### Instruction
Print the entire listing. Each line must match the original exactly.

### Data lines
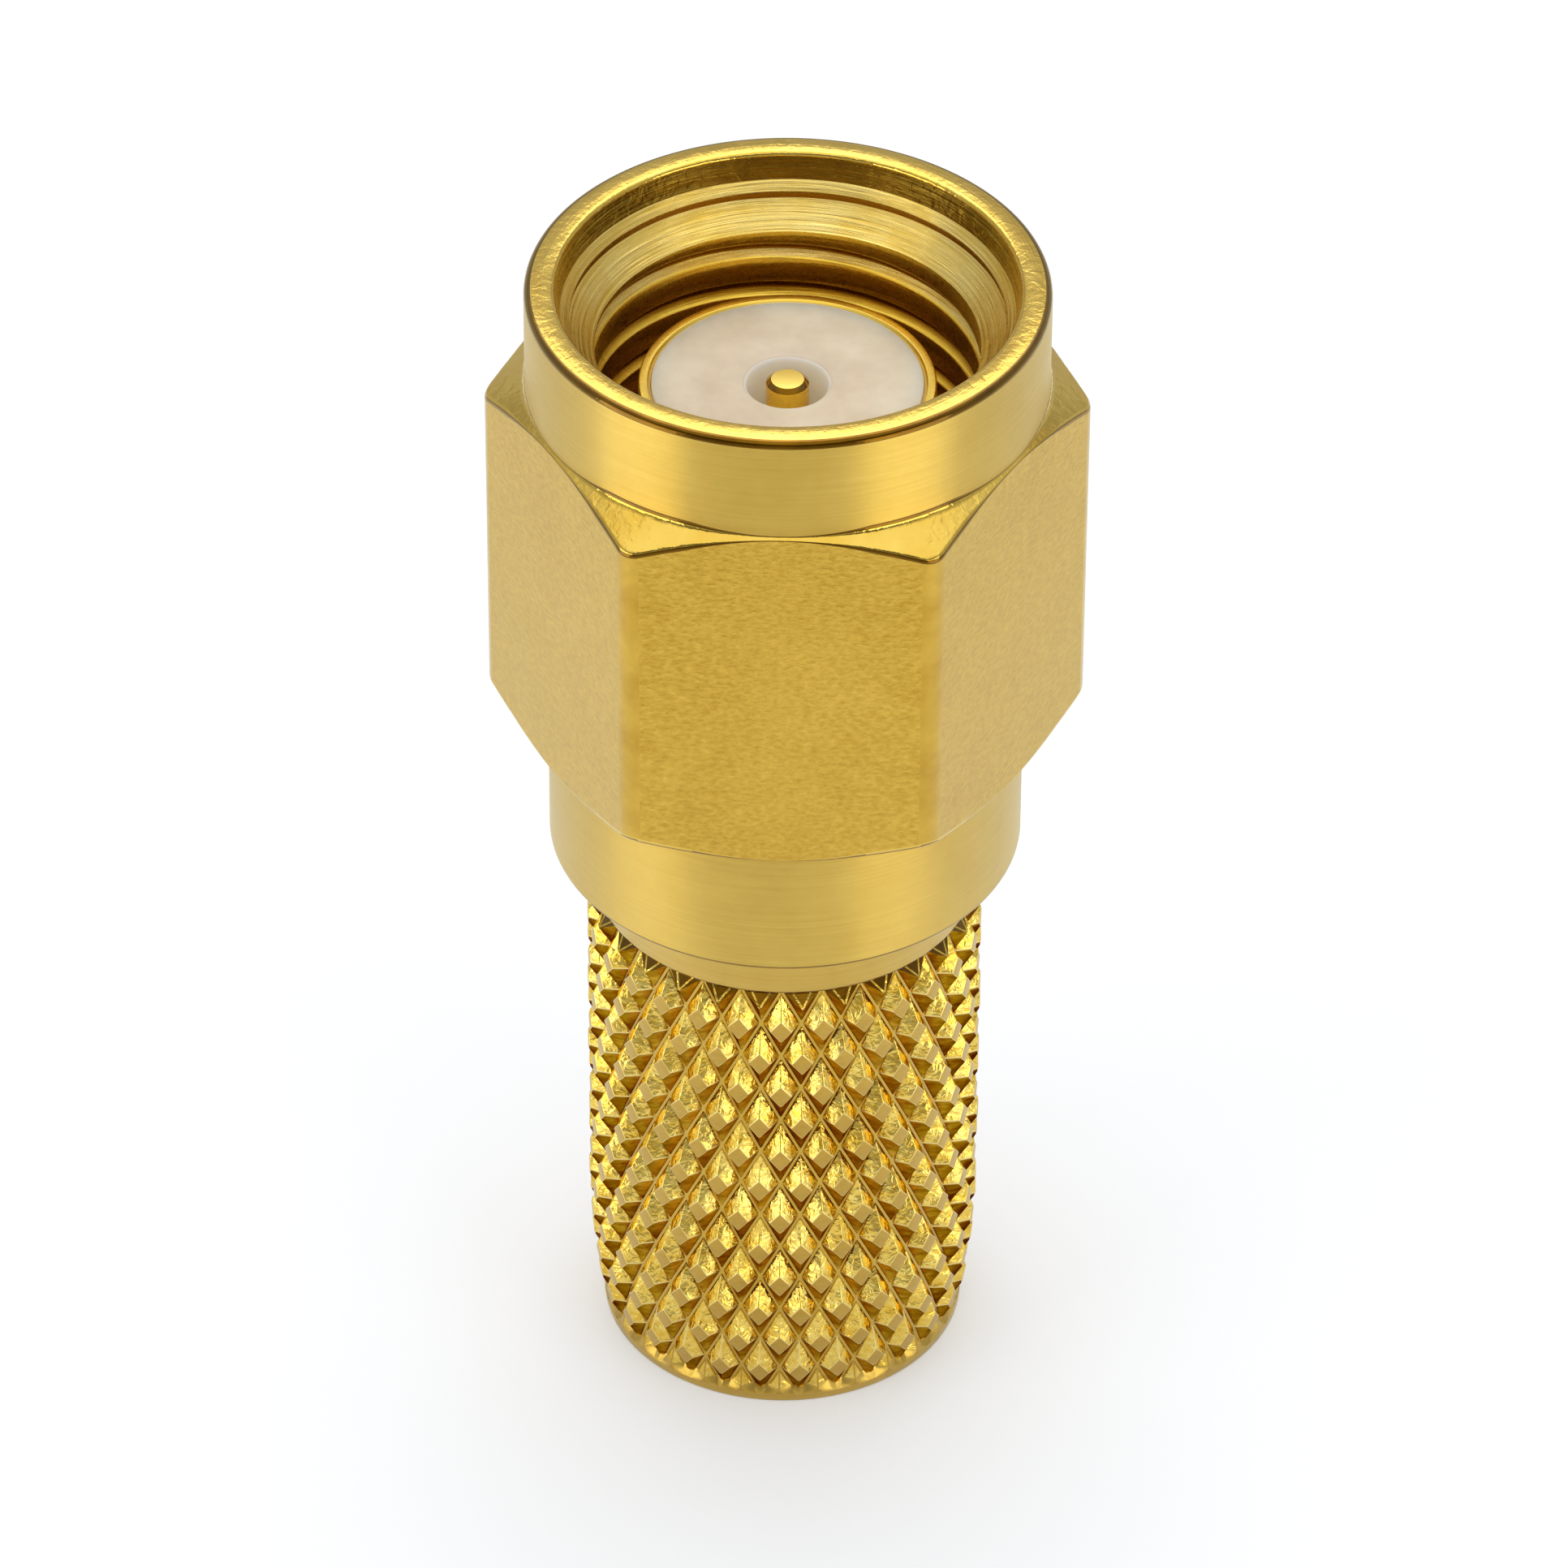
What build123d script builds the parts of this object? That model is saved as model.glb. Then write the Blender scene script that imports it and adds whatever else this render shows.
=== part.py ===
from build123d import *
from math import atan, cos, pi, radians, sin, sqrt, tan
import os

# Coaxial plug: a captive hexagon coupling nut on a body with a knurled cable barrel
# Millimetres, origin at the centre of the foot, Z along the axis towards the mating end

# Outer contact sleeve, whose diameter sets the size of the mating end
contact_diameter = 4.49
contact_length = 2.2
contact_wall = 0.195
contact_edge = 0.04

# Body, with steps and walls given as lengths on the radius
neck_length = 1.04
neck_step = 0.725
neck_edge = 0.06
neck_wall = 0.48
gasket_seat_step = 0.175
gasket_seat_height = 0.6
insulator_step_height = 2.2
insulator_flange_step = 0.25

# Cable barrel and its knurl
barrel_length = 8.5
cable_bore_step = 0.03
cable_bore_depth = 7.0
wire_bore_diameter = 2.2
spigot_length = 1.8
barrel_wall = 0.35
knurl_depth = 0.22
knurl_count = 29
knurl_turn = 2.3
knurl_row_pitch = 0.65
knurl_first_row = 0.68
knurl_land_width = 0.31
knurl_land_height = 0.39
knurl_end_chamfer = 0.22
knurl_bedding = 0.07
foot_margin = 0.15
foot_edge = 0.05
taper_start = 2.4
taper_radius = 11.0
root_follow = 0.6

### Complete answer
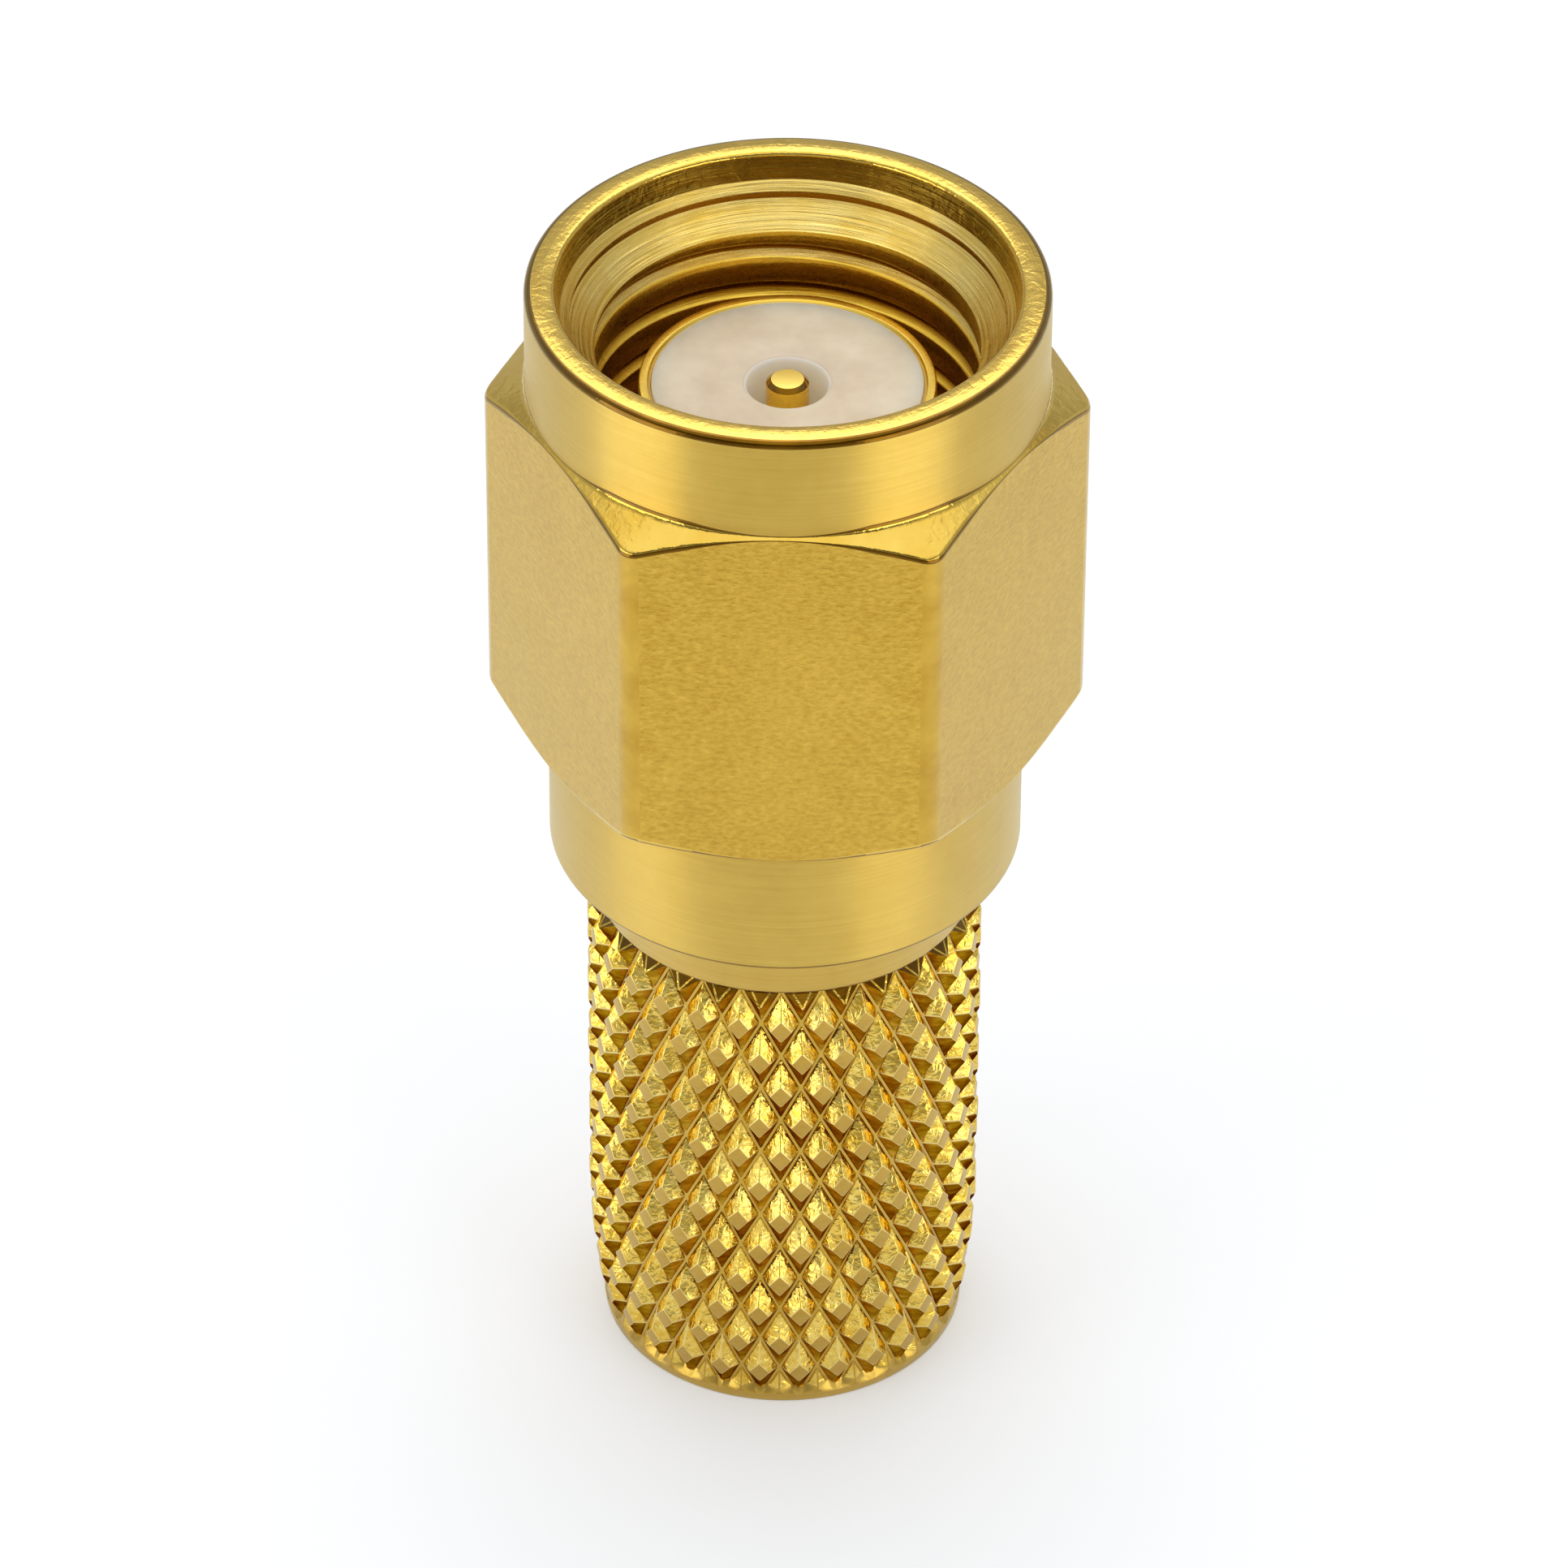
What build123d script builds the parts of this object? That model is saved as model.glb. Then write the Blender scene script that imports it and adds whatever else this render shows.
=== part.py ===
from build123d import *
from math import atan, cos, pi, radians, sin, sqrt, tan
import os

# Coaxial plug: a captive hexagon coupling nut on a body with a knurled cable barrel
# Millimetres, origin at the centre of the foot, Z along the axis towards the mating end

# Outer contact sleeve, whose diameter sets the size of the mating end
contact_diameter = 4.49
contact_length = 2.2
contact_wall = 0.195
contact_edge = 0.04

# Body, with steps and walls given as lengths on the radius
neck_length = 1.04
neck_step = 0.725
neck_edge = 0.06
neck_wall = 0.48
gasket_seat_step = 0.175
gasket_seat_height = 0.6
insulator_step_height = 2.2
insulator_flange_step = 0.25

# Cable barrel and its knurl
barrel_length = 8.5
cable_bore_step = 0.03
cable_bore_depth = 7.0
wire_bore_diameter = 2.2
spigot_length = 1.8
barrel_wall = 0.35
knurl_depth = 0.22
knurl_count = 29
knurl_turn = 2.3
knurl_row_pitch = 0.65
knurl_first_row = 0.68
knurl_land_width = 0.31
knurl_land_height = 0.39
knurl_end_chamfer = 0.22
knurl_bedding = 0.07
foot_margin = 0.15
foot_edge = 0.05
taper_start = 2.4
taper_radius = 11.0
root_follow = 0.6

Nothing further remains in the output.